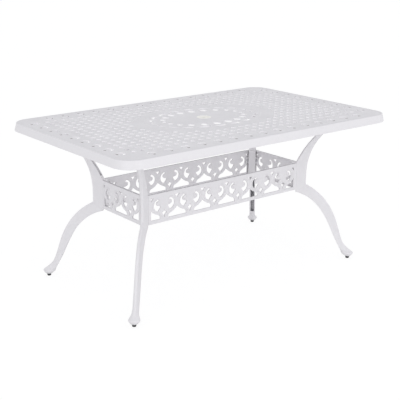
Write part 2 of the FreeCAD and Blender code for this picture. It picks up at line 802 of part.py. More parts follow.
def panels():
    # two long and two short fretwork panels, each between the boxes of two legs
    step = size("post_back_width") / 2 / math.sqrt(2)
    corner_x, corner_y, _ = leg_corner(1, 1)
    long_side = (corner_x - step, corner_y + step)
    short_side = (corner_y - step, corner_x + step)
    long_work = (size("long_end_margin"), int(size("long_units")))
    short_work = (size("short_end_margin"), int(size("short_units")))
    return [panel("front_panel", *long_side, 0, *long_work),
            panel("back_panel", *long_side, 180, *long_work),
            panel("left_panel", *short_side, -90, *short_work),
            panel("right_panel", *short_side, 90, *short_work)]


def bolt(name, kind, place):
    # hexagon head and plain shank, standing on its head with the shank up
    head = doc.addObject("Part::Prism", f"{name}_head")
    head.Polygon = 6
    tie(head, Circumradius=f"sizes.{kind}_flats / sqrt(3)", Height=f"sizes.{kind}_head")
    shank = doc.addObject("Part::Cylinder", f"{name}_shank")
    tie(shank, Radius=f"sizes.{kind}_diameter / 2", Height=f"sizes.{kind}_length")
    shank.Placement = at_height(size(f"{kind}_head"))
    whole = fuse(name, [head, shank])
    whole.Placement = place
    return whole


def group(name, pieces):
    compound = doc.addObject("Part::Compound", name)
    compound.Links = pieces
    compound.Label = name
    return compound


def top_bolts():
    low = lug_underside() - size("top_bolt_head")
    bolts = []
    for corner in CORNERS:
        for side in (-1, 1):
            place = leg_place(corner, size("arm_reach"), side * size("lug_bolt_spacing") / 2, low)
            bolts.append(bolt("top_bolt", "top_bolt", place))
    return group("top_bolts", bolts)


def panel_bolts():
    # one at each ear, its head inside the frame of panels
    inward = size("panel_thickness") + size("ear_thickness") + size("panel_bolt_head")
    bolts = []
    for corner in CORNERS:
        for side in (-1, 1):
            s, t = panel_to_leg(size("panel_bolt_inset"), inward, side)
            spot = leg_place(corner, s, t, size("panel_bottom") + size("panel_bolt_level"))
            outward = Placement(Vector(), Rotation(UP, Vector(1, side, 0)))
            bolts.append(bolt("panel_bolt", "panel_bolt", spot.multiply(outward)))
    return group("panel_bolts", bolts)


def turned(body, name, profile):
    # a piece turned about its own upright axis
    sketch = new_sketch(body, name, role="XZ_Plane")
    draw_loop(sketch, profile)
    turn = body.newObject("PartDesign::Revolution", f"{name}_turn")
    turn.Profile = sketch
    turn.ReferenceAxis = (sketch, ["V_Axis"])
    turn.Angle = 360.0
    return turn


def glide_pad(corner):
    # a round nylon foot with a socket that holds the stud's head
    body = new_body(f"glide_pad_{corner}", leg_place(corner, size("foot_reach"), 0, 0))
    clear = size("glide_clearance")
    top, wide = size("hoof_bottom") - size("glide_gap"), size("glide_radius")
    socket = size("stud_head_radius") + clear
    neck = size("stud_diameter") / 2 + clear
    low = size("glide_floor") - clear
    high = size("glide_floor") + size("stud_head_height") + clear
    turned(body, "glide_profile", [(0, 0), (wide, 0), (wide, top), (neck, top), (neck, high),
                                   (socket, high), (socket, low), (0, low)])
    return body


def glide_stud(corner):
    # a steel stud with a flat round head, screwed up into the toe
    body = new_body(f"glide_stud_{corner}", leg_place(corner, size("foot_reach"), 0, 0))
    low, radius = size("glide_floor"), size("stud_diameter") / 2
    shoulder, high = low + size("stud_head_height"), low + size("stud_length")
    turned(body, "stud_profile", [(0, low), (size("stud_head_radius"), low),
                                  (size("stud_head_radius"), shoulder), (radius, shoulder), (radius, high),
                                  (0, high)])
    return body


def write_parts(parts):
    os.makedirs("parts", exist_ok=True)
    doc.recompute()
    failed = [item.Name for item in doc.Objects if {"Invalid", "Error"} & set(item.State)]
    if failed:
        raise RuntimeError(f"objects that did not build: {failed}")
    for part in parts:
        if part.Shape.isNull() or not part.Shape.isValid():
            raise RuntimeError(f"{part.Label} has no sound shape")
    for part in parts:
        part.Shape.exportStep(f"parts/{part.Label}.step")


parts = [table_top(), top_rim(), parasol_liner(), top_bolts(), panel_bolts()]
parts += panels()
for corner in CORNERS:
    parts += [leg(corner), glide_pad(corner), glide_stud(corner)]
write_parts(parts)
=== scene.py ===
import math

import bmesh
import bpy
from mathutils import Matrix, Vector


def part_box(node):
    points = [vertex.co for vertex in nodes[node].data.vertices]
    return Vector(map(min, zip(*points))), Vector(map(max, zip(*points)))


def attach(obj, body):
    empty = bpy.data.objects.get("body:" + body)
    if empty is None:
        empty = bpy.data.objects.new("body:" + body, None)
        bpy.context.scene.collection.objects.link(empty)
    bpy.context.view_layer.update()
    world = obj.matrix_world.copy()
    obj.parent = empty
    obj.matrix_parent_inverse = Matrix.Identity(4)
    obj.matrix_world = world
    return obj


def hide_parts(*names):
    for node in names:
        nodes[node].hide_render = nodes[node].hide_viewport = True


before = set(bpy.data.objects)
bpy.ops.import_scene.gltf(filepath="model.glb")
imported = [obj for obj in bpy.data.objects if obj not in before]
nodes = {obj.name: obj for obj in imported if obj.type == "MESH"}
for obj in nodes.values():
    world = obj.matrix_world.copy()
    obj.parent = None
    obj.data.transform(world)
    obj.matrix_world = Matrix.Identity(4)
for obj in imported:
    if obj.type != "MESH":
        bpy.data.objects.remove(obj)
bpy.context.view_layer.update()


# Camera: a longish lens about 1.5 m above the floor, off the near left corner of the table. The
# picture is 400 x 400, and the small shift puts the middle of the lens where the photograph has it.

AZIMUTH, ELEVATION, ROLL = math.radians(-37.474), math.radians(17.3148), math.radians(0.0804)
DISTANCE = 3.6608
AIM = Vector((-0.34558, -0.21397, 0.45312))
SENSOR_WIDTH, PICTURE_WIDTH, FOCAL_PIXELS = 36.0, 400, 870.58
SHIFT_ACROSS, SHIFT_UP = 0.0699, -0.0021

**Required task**
Would you quote everything above from the line containing "parasol_liner(), top_bolts(), panel_bolts()]" down to the line containing "# picture is"? Include both of those lines and nothing else.

**The completed task**
parts = [table_top(), top_rim(), parasol_liner(), top_bolts(), panel_bolts()]
parts += panels()
for corner in CORNERS:
    parts += [leg(corner), glide_pad(corner), glide_stud(corner)]
write_parts(parts)
=== scene.py ===
import math

import bmesh
import bpy
from mathutils import Matrix, Vector


def part_box(node):
    points = [vertex.co for vertex in nodes[node].data.vertices]
    return Vector(map(min, zip(*points))), Vector(map(max, zip(*points)))


def attach(obj, body):
    empty = bpy.data.objects.get("body:" + body)
    if empty is None:
        empty = bpy.data.objects.new("body:" + body, None)
        bpy.context.scene.collection.objects.link(empty)
    bpy.context.view_layer.update()
    world = obj.matrix_world.copy()
    obj.parent = empty
    obj.matrix_parent_inverse = Matrix.Identity(4)
    obj.matrix_world = world
    return obj


def hide_parts(*names):
    for node in names:
        nodes[node].hide_render = nodes[node].hide_viewport = True


before = set(bpy.data.objects)
bpy.ops.import_scene.gltf(filepath="model.glb")
imported = [obj for obj in bpy.data.objects if obj not in before]
nodes = {obj.name: obj for obj in imported if obj.type == "MESH"}
for obj in nodes.values():
    world = obj.matrix_world.copy()
    obj.parent = None
    obj.data.transform(world)
    obj.matrix_world = Matrix.Identity(4)
for obj in imported:
    if obj.type != "MESH":
        bpy.data.objects.remove(obj)
bpy.context.view_layer.update()


# Camera: a longish lens about 1.5 m above the floor, off the near left corner of the table. The
# picture is 400 x 400, and the small shift puts the middle of the lens where the photograph has it.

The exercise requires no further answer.